最近又掀起一阵五月天风。又从新爱上了他们。为爱而生的他们。






---
你说,婷婷有一天能不能像陈绮贞+蔡健雅+阿信呢?:)

有一点在做梦。哈哈。



i admit,i've not been reading ah xin's blog faithfully for quite some time.so while i was idling ard just now,decided to drop by.and my,i was so impacted by this post.

i dont know why but tears just filled my eyes.because yes,i understand what hes driving at,i really do.and with all my heart,that kind of serenity,is so ____ to me. (i dont know which word to fill in to describe that feeling).

he was talking about the 'Church of the Light' that was featured in Fish's new song, 崇拜's mv.it was designed by this famous Japanese architect Tadao Ando.

i remembered when i first saw the mv a couple of weeks ago,i was so impacted by the serenity of the whole feel of the mv,and how it just pierces through to the audience.and the stunning cross that hung above the water.in short,its a very impactful mv.i think the lyrics is wonderfully written too.

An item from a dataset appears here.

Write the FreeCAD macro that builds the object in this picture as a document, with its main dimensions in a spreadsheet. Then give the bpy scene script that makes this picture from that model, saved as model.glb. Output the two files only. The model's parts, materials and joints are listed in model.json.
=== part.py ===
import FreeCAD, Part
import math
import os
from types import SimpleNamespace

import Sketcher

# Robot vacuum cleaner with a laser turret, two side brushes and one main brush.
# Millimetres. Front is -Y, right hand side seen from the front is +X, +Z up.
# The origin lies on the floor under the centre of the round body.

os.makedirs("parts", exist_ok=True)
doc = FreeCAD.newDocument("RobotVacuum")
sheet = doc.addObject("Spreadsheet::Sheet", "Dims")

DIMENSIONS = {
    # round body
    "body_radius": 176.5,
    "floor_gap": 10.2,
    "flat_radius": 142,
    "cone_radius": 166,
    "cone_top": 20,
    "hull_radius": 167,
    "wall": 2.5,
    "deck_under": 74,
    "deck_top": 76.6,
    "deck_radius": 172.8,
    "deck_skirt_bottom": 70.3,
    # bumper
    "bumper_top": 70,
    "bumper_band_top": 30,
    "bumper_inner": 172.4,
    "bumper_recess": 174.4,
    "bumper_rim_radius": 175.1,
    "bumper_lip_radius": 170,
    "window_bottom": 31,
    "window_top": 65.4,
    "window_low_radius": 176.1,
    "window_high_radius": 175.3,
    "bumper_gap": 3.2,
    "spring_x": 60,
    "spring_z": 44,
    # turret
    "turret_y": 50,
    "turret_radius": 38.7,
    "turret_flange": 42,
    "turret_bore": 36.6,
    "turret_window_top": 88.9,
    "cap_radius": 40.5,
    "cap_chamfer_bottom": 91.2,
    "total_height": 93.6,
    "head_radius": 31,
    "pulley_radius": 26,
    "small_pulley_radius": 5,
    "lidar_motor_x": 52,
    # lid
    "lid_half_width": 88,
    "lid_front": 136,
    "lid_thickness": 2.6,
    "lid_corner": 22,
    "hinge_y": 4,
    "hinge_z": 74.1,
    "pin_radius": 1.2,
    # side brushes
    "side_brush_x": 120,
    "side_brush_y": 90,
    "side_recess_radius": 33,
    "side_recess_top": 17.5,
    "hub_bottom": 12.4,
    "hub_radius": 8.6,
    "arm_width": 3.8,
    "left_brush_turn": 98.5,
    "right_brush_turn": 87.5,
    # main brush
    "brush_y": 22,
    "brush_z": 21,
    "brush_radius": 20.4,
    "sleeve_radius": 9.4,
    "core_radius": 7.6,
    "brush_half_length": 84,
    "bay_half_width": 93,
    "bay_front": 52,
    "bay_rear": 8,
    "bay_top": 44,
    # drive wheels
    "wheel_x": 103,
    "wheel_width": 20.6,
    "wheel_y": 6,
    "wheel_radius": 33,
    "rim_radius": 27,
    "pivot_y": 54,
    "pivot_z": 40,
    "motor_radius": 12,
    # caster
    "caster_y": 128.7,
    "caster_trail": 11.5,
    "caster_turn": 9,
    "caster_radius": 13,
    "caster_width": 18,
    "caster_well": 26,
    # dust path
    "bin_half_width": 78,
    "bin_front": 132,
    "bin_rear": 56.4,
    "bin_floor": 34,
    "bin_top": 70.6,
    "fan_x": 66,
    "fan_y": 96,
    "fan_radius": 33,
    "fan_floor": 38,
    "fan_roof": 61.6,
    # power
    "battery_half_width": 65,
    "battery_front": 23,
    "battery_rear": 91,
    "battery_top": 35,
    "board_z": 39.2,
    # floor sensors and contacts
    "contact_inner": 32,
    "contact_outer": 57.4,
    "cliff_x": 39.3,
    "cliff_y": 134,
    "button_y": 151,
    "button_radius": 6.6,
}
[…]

i read on wikipedia that many people commented that the church felt so empty,and it was disturbing.but Ando explained that the 'emptiness' is meant to be something different,a special feeling to transfer people into the spiritual realm,letting the emptiness invading the people's heart so there is room to be filled with the 'spiritual'.

i was so wowed by the whole idea,the whole blog post,the whole mv.

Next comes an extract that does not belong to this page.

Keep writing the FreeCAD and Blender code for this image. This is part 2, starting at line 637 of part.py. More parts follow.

ibm is really a nice place to work in.surprisingly every morning i do not have the usual "i dont feel like waking up" thoughts at all.at most i'll lie in bed for a couple of mins more then get up for work.the people are all very nice!at least i think,for a sk warrior,i wont have any politics going on at my side la.haha.

and all the men so gentlemen la!they'll hold the doors open for you and let you go first that kind.kinda surprising.but my colleagues dont agree with me.haha.

oh,ibm has got this free massage for all employees every tues from 5-6pm.they invite semi-blind people to massage,and i happened to be at the place ytd to monitor.and they are so heartwarming!

their leader is not as blind i guess,so they'll depend on him for directions and such.its so cute when they put their hands on each other's shoulders like a train then they go toilet together and go everywhere together,looking out for each other.

and they are such a happy bunch of people,they'll laugh and chat and be merry in everything that they do.

and they were walking to the mrt together,and seeing them being so dependent on their leader is so touching..if i must close my eyes and just follow a leader blindly,there'll be doubts and fears.but their trust in the leader is so commendable.

they just moved everywhere as a group and help each other out.and it warmed my heart so much ytd. :)

OOOHHH

YESTERDAY WAS AH XIN'S BIRTHDAY!! DEC 6TH!!


HAPPY BIRTHDAY AH XIN!!!!!


haha.if he one day technorati his name he'll find my blog.lol.

work is so slack la.i finished my mail two days in a row.today even before 11am,just 2 hours after reporting.

then now,i'm slacking away,doing odd jobs here and there.

i've been online shopping.hahaha.and reading blogs,and doing stuff here and there.and sharing online shopping experience with my colleague,who is a mother and she online shops.hahaha.

they listen to 933 everyday (yes!lol) so i've been havin my mini singing session at work everyday.and most of time they are too busy to care about me.lol.

so now.....waiting for lunch time!

after which they'll start giving me stuff to do.cos i think the outside people noticed i've been slacking.for two days.lol.

helloooooo.

oh btw i added the archives part cos i like to go back and read all my previous entries.haahaha.

i miss my mum!

i spent so much time with her last week,shopping for her dress and long sleeves.and it was pretty fun!the thing with shoppin with your mum is that you'll have unlimited source of money.hahaha.whatever i touched,she'll say,if i like then buy it.hahaha.quite cute and fun.

she bought this really stylo dress.haha.i shall help my mum revamp her wardrobe.haha.

she'll only be back next mon!i miss her calling me every evening and ask how about my dinner.and i can always save a lot of money by asking her to dabao.haha.



i remember on sat night,i felt so lonely and sad that i started crying and couldnt fall asleep.i went to bed at 1am ended up sleeping at 3+am.

because my cousins and my aunt and my uncle were all happily playing mahjong downstairs like what a proper family should do,sharing jokes,laughing,passin ard food,and watching the telly together.

and my sis were real late home that night cos she had some production stuff to do.my mum was alr overseas.i smsed my sis saying its so lonely ask her what time shes coming back.i smsed my mum telling her i cant fall asleep what with everyone not by my side,and that i really miss her peanut porridge.

that night was real scary.cos its really one of the nights i really felt so lonely and just didnt belong anywhere.cant forget that feeling.plus the aircon was merciless that night,blasting away when its 25degrees.cold+lonely=not good.haha.



but well,its all over now. :) i guess everyone's got a depressed moment in their lives once in a while right..what matters is that you pick yourself up and face this world with courage again.